▶ _Description of the task_: Pick out the lines below with "this" and list them.
## begin
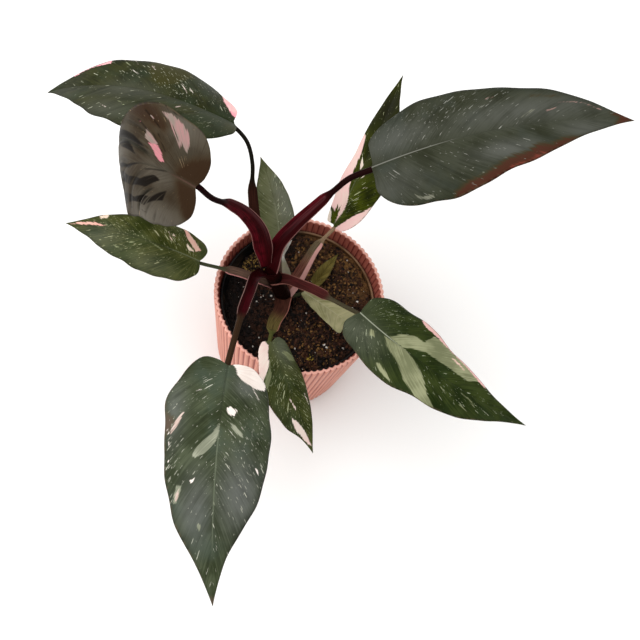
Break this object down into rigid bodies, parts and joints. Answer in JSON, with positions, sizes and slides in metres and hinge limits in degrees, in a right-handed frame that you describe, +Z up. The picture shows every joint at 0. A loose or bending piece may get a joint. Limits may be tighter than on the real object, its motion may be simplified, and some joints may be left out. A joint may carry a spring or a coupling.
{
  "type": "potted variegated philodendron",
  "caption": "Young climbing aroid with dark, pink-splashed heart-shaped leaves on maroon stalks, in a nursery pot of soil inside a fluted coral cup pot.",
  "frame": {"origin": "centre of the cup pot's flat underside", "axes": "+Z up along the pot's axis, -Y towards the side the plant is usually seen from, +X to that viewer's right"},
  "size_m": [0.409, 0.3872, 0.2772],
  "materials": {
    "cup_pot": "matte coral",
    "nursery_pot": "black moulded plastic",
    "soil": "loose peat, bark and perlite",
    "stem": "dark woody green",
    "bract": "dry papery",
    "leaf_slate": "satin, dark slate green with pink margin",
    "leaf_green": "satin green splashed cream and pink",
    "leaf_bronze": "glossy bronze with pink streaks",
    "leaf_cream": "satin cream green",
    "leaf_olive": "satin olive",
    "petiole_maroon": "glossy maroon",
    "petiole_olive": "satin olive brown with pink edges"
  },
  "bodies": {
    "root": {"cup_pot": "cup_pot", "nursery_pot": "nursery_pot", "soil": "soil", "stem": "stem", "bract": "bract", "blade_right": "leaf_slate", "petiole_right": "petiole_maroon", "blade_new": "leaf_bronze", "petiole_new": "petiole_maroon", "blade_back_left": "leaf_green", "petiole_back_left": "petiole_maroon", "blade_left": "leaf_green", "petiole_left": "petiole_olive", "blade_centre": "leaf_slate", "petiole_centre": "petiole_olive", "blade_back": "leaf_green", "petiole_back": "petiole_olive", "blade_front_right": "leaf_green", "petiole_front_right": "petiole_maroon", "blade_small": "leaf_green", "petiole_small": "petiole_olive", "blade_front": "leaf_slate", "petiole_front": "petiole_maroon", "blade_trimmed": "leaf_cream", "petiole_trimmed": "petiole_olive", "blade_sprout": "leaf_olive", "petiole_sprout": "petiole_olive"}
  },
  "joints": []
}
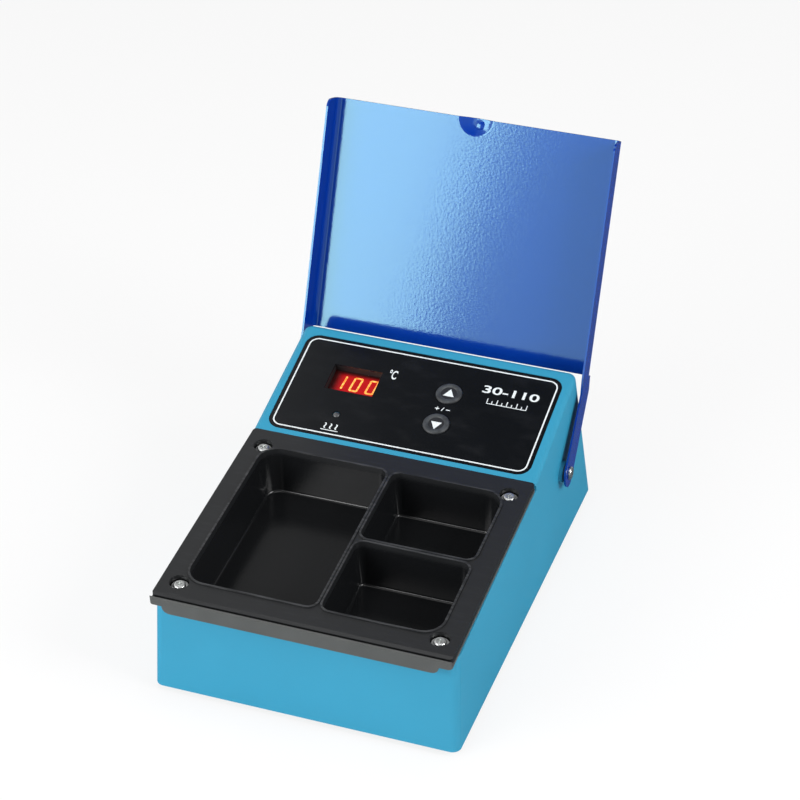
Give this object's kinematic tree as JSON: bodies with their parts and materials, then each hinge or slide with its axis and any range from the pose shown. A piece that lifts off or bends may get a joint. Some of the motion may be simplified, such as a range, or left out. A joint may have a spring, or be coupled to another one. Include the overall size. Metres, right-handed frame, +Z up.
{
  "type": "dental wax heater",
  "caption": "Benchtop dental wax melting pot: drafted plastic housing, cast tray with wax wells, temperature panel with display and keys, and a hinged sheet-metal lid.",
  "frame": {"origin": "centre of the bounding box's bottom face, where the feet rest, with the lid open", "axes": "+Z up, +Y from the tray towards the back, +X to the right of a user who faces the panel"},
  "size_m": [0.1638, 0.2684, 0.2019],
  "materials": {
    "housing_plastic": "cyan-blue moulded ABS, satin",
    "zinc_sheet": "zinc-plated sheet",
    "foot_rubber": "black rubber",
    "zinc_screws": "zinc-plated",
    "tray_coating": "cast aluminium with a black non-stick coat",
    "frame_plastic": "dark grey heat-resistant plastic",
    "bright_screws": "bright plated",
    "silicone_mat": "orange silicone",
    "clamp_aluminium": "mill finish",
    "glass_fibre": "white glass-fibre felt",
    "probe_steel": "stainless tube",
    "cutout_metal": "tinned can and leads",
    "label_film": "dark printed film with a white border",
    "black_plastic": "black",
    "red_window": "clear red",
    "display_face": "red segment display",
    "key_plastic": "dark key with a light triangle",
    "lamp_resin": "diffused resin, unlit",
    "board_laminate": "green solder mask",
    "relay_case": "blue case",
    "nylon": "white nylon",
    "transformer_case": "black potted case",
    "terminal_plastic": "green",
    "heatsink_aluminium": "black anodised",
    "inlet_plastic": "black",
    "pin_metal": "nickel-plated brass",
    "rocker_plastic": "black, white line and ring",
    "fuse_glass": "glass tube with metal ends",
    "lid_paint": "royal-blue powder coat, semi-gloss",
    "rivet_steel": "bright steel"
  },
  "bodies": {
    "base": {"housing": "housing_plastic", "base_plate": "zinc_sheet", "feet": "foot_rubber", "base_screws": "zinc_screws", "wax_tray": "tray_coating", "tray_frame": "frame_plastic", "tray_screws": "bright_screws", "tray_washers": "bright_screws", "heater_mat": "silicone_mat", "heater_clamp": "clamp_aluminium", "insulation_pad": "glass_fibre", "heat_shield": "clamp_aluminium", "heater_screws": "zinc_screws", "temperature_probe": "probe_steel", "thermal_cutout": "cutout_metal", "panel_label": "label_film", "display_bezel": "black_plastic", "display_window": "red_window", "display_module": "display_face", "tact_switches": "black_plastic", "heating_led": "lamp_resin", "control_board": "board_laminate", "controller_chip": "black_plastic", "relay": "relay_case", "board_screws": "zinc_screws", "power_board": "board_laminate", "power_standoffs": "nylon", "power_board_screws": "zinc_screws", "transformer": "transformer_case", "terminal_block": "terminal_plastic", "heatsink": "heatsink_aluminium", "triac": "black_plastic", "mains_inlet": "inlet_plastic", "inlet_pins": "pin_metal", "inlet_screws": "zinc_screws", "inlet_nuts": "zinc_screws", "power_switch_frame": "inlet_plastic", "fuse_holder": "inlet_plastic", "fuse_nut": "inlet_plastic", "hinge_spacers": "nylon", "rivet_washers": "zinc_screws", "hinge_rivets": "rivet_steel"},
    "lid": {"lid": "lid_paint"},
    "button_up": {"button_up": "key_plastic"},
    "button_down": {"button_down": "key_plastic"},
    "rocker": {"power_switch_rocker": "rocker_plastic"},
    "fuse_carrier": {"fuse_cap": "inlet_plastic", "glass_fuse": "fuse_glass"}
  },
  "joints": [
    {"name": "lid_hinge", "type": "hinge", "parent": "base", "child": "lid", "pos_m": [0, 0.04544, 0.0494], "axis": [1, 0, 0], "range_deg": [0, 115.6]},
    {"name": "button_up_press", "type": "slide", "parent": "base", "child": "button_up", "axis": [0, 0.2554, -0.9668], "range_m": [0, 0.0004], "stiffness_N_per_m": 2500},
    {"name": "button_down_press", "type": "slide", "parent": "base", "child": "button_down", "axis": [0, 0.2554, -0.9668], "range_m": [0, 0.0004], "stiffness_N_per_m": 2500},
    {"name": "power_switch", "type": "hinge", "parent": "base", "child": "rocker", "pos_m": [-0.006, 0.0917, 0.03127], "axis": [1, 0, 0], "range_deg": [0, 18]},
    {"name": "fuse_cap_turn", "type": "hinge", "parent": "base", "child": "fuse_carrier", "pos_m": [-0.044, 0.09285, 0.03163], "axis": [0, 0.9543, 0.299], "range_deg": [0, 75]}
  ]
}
## end
▶ _Answer to the task_:
Break this object down into rigid bodies, parts and joints. Answer in JSON, with positions, sizes and slides in metres and hinge limits in degrees, in a right-handed frame that you describe, +Z up. The picture shows every joint at 0. A loose or bending piece may get a joint. Limits may be tighter than on the real object, its motion may be simplified, and some joints may be left out. A joint may carry a spring or a coupling.
Give this object's kinematic tree as JSON: bodies with their parts and materials, then each hinge or slide with its axis and any range from the pose shown. A piece that lifts off or bends may get a joint. Some of the motion may be simplified, such as a range, or left out. A joint may have a spring, or be coupled to another one. Include the overall size. Metres, right-handed frame, +Z up.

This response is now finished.